Dynamic Shapes and Kernel Cache#

Dynamic Shapes#

Causes other APIs (such as the kernel cache) to treat the graph as a dynamic shape graph.

The API to achieve the above is:

graph.set_dynamic_shape_enabled(true)

Kernel Cache#

The kernel cache significantly reduces plan build time by re-using a previously compiled kernel for a given execution plan. Kernel caching is enabled only for dynamic shape graphs.

If a graph’s kernel cache attribute is set, the kernel cache will store the kernel which was compiled for the graph’s execution plan. On future same-topology operation graphs, the kernel cache may bind the previously compiled kernel to the execution plan to avoid recompilation.

The API to create a kernel cache is:

auto kernel_cache = std::make_shared<cudnn_frontend::KernelCache>();

The API to set a dynamic shape graph’s kernel cache is:

graph.set_kernel_cache(kernel_cache)

Override Shape#

Override shape allows supplying at execution time tensor shapes that differ from the shapes used when building the graph. A single execution plan can thus support multiple dynamic shapes without rebuilding the graph for each shape.

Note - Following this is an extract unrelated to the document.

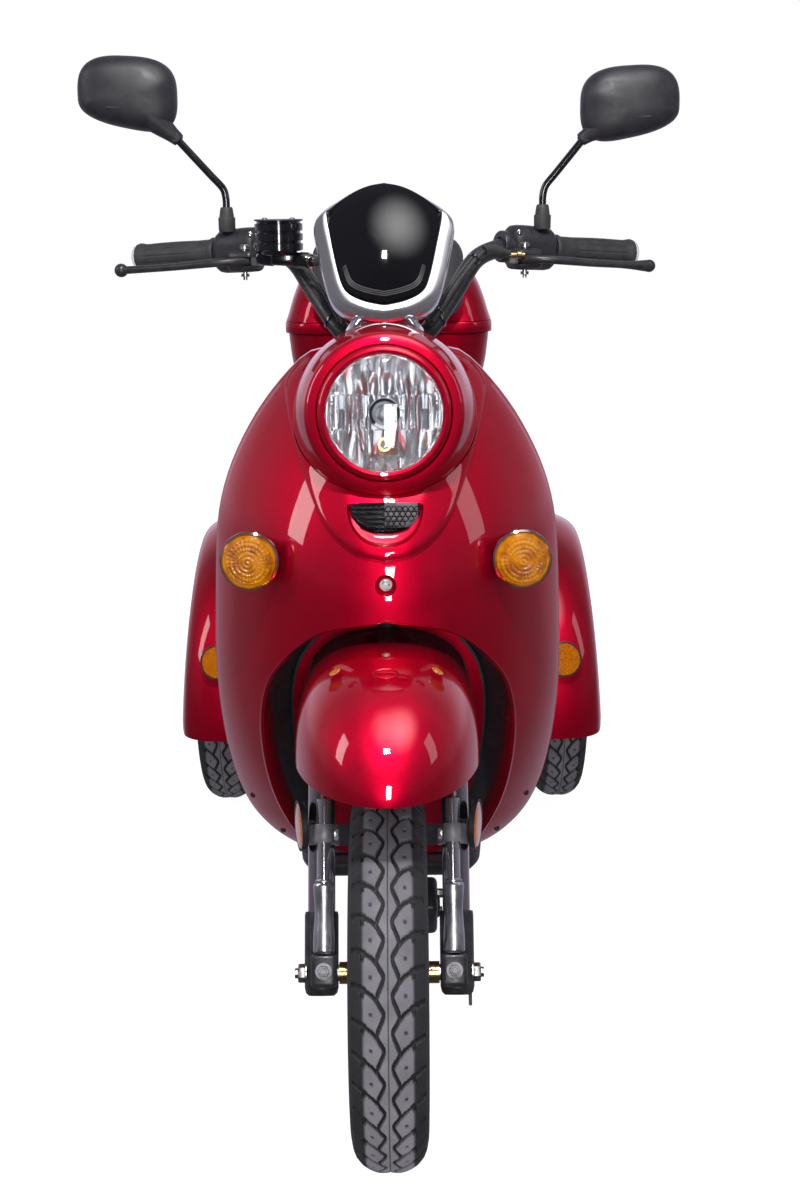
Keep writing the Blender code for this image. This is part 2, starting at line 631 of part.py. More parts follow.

Typical usage: build the graph and execution plan once with a “cache shape”, then on each execute call pass the actual shapes for that run via override_uids, override_shapes, and override_strides.

API to enable override shape:

graph.set_override_shape_enabled(true)

Call this before building the graph (together with other options such as set_dynamic_shape_enabled or set_kernel_cache). It supports chaining; when the return type is Error, use .is_good() to check success.

Execution API with overrides:

graph->execute(handle, variant_pack, workspace_ptr, override_uids, override_shapes, override_strides)

Where:

  • override_uids: list of tensor UIDs whose shapes are being overridden

  • override_shapes: new shape for each tensor in override_uids (each element is a std::vector<int64_t>)

  • override_strides: new stride for each tensor in override_uids

The three vectors must have the same length. Tensors not listed in override_uids keep the shapes defined at graph build time.